* Given exercise
Starting from the line that contains "barrel_bush();", copy every line exactly until the line that contains "points = [vertex.co", which is also included.

Records with modeling code
_ _ _ _ _ _ _
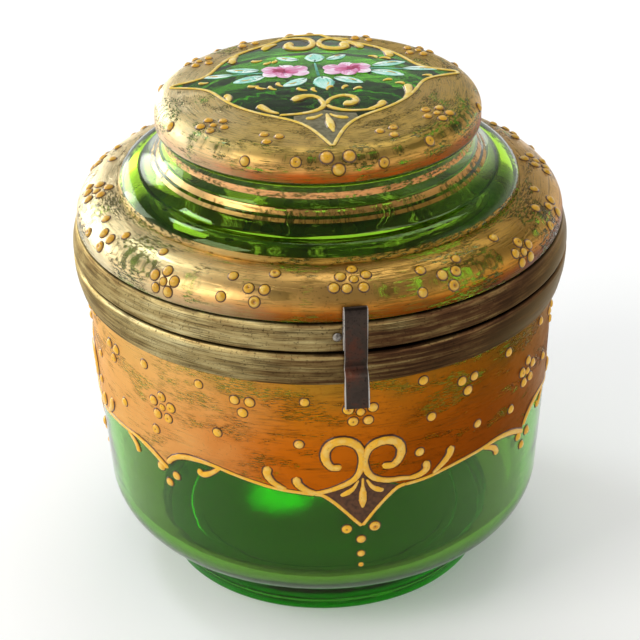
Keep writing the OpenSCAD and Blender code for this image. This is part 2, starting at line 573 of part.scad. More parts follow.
glass_bowl();
lower_bedding();
lower_collar();
hinge_lower_leaf();
hinge_pin();
glass_lid();
upper_bedding();
upper_collar();
hinge_upper_leaf();
clasp_back_leaf();
clasp_solder();
clasp_strap();
bowl_border();
bowl_scrolls();
bowl_hooks();
bowl_pendant_drops();
bowl_pendant_dots();
bowl_flower_dots();
bowl_triple_dots();
bowl_single_dots();
shoulder_flower_dots();
shoulder_triple_dots();
shoulder_single_dots();
disc_border();
disc_scrolls();
disc_pendant_drops();
disc_edge_dots();
disc_blooms();
disc_leaves();
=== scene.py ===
import math
import random

import bmesh
import bpy
import numpy as np
from mathutils import Matrix, Vector


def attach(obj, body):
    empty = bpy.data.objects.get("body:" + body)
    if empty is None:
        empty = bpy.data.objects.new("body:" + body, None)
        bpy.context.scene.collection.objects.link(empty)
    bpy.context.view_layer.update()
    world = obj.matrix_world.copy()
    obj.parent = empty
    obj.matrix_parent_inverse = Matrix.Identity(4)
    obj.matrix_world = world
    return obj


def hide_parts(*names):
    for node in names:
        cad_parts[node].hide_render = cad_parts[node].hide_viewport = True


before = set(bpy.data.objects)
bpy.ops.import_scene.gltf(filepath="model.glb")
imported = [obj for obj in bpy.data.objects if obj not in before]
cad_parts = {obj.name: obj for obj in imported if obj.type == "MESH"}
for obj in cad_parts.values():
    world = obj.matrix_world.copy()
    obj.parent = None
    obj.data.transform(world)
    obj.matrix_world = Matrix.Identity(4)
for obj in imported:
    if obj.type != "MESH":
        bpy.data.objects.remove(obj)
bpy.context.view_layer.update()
mm = 0.001


# meshes and outlines, all outlines are (radius, height) in millimetres

def arc(cx, cy, rx, ry, start, end, count):
    turns = [math.radians(start + (end - start) * i / count) for i in range(count + 1)]
    return [(cx + rx * math.cos(t), cy + ry * math.sin(t)) for t in turns]


def makePiece(name, points, faces, material, sharp=None, outward=True):
    mesh = bpy.data.meshes.new(name)
    mesh.from_pydata([tuple(p) for p in points], [], faces)
    if outward:
        work = bmesh.new()
        work.from_mesh(mesh)
        bmesh.ops.recalc_face_normals(work, faces=work.faces)
        work.to_mesh(mesh)
        work.free()
    mesh.shade_smooth()
    if sharp:
        mesh.set_sharp_from_angle(angle=math.radians(sharp))
    mesh.materials.append(material)
    piece = bpy.data.objects.new(name, mesh)
    bpy.context.scene.collection.objects.link(piece)
    return piece


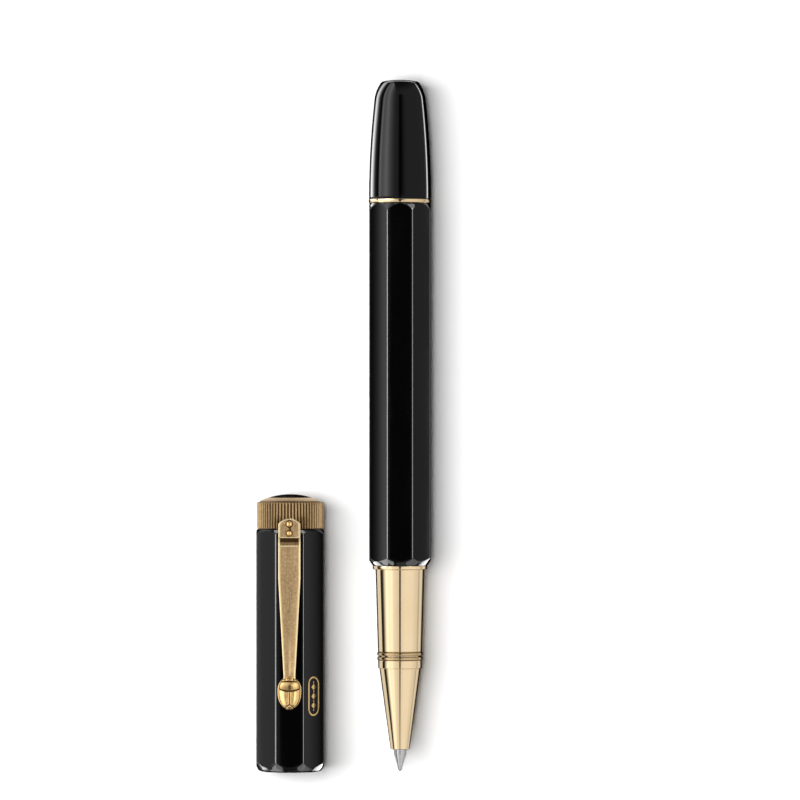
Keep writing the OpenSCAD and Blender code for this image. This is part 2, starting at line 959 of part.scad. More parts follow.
// Upper half of an ellipsoid over the beetle's outline, lowered by a depth
module beetle_dome(spread, depth) {
    translate([0, beetle_tail + beetle_len / 2, beetle_under - depth])
        scale([beetle_w * spread, beetle_len * spread, 2 * beetle_h])
            sphere(d = 1, $fn = 48);
}

// Space in the beetle's front for the end of the clip's arm
module beetle_neck_socket() {
    across(clip_neck_w)
        polygon([[clip_neck_at - neck_run, clip_neck_under], [clip_neck_at + past, clip_neck_under],
            [clip_neck_at + past, clip_neck_top], [clip_neck_at, clip_neck_top],
            [clip_neck_at - neck_run, clip_neck_top - neck_dip]]);
}

// Band with three lozenges and the dots between them
module inlay_figure() {
    lozenge = 0.85;
    dot_r = 0.16;
    step = 1.7;
    corner_up = 45;
    mid = inlay_at + inlay_len / 2;
    difference() {
        inlay_outline(0);
        inlay_outline(inlay_band);
    }
    for (i = [-1 : 1])
        translate([0, mid + i * step])
            rotate(corner_up)
                square(lozenge, center = true);
    for (i = [-1.5 : 1 : 1.5])
        translate([0, mid + i * step])
            circle(r = dot_r);
}

module cap_inlay() {
    color(polished_gold)
        inlay_place()
            linear_extrude(height = inlay_deep + inlay_proud)
                inlay_figure();
}

barrel();
barrel_bush();
section_coupling();
grip_sleeve();
grip_rings();
nose_cone();
refill_tube();
refill_neck();
refill_tip();
refill_feed();
refill_wick();
refill_plug();
writing_ball();
refill_spring();
carrier();
carrier_pin();
guide_tube();
cam_sleeve();
retaining_ring();
knob();
knob_ring();
cap_shell();
cap_liner();
crown_ring();
crown_jewel();
crown_screw();
clip_bracket();
clip_pin();
clip_spring();
clip_arm();
clip_tab();
clip_studs();
clip_beetle();
cap_inlay();
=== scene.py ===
"""Looks of the rollerball pen: fine meshes over the CAD frame, materials, studio light and camera.

Shapes are in millimetres. Distances along the pen start at the writing ball, and along the cap at its mouth.
"""

import json
import math

import bmesh
import bpy
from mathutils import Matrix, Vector


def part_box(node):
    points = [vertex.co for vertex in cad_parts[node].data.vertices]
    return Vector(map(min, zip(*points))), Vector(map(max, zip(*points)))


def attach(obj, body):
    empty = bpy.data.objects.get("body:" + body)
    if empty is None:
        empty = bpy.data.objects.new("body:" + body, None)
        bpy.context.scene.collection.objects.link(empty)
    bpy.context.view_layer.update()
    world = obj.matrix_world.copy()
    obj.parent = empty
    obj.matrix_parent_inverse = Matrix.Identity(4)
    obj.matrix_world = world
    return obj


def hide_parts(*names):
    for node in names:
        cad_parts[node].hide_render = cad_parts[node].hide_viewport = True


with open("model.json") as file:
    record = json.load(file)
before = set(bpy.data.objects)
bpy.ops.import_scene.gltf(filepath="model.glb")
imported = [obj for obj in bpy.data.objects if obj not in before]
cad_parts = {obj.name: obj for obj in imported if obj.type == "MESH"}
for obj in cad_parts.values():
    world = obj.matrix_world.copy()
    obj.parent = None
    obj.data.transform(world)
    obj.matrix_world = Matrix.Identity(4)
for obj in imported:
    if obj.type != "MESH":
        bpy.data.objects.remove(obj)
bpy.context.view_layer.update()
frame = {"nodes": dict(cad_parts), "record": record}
MM = 0.001
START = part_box("writing_ball")[0].y / MM


def run(node):
    """Where a node starts and ends along its axis."""
    low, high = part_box(node)
    return low.y / MM - START, high.y / MM - START


def axis_of(node):
    """X and Z of the line through the middle of a round node."""
    low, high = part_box(node)
    return (low.x + high.x) / 2 / MM, (low.z + high.z) / 2 / MM


def half_width(node, along="x"):
    """Half of a node's size across the pen, sideways or in height."""
    low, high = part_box(node)
    return (getattr(high, along) - getattr(low, along)) / 2 / MM


PEN = axis_of("barrel")
CAP = axis_of("cap_liner")
CAP_FACE = half_width("cap_shell", "z")
BARREL_FACE = half_width("barrel", "z")

# ---------------------------------------------------------------- materials


def shade(name, colour, metallic=0.0, roughness=0.5):
    """A new material with the values that are the same all over."""
    material = bpy.data.materials.new(name)
    material.use_nodes = True
    shader = material.node_tree.nodes["Principled BSDF"]
    shader.inputs["Base Color"].default_value = (*colour, 1)
    shader.inputs["Metallic"].default_value = metallic
    shader.inputs["Roughness"].default_value = roughness
    return material


def grain(material, scale, detail=3.0):
    """Noise in the object's own space. scale is in features per metre along X, Y and Z."""
    nodes, links = material.node_tree.nodes, material.node_tree.links
    place = nodes.new("ShaderNodeTexCoord")
    stretch = nodes.new("ShaderNodeMapping")
    noise = nodes.new("ShaderNodeTexNoise")
    stretch.inputs["Scale"].default_value = scale
    noise.inputs["Scale"].default_value = 1.0
    noise.inputs["Detail"].default_value = detail
    links.new(place.outputs["Object"], stretch.inputs["Vector"])
    links.new(stretch.outputs["Vector"], noise.inputs["Vector"])
    return noise.outputs["Fac"]


def between(material, fac, low, high, start=0.3, end=0.7):
    """The number that goes from low to high as fac goes from start to end."""
    spread = material.node_tree.nodes.new("ShaderNodeMapRange")
    for socket, value in zip(("From Min", "From Max", "To Min", "To Max"), (start, end, low, high)):
        spread.inputs[socket].default_value = value
    material.node_tree.links.new(fac, spread.inputs["Value"])
    return spread.outputs["Result"]


def tint(material, fac, dark, light):
    """The colour between dark and light."""
    mix = material.node_tree.nodes.new("ShaderNodeMix")
    mix.data_type = "RGBA"
    mix.inputs["A"].default_value = (*dark, 1)
    mix.inputs["B"].default_value = (*light, 1)
    material.node_tree.links.new(fac, mix.inputs["Factor"])
    return mix.outputs["Result"]


def blend_colours(material, fac, first, second):
    """Goes from the colour first to the colour second as fac goes from 0 to 1."""
    mix = material.node_tree.nodes.new("ShaderNodeMix")
    mix.data_type = "RGBA"
    for socket, value in (("Factor", fac), ("A", first), ("B", second)):
        material.node_tree.links.new(value, mix.inputs[socket])
    return mix.outputs["Result"]


def bumped(material, height, strength, depth):
    """A normal that follows a height between 0 and 1, which stands for depth metres."""
    bump = material.node_tree.nodes.new("ShaderNodeBump")
    bump.inputs["Strength"].default_value = strength
    bump.inputs["Distance"].default_value = depth
    material.node_tree.links.new(height, bump.inputs["Height"])
    return bump.outputs["Normal"]


def plug(material, **sockets):
    """Links values to the Principled shader's sockets, with _ for a space in a socket's name."""
    shader = material.node_tree.nodes["Principled BSDF"]
    for socket, value in sockets.items():
        material.node_tree.links.new(value, shader.inputs[socket.replace("_", " ")])


def relief_of(material):
    """How high a point stands in its own relief, from 0 in a groove to 1 on a rubbed edge. Low values also
    paint shade into grooves, joints and gaps.
    """
    attribute = material.node_tree.nodes.new("ShaderNodeAttribute")
    attribute.attribute_name = "relief"
    return attribute.outputs["Fac"]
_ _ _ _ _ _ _
* Full output
barrel_bush();
section_coupling();
grip_sleeve();
grip_rings();
nose_cone();
refill_tube();
refill_neck();
refill_tip();
refill_feed();
refill_wick();
refill_plug();
writing_ball();
refill_spring();
carrier();
carrier_pin();
guide_tube();
cam_sleeve();
retaining_ring();
knob();
knob_ring();
cap_shell();
cap_liner();
crown_ring();
crown_jewel();
crown_screw();
clip_bracket();
clip_pin();
clip_spring();
clip_arm();
clip_tab();
clip_studs();
clip_beetle();
cap_inlay();
=== scene.py ===
"""Looks of the rollerball pen: fine meshes over the CAD frame, materials, studio light and camera.

Shapes are in millimetres. Distances along the pen start at the writing ball, and along the cap at its mouth.
"""

import json
import math

import bmesh
import bpy
from mathutils import Matrix, Vector


def part_box(node):
    points = [vertex.co for vertex in cad_parts[node].data.vertices]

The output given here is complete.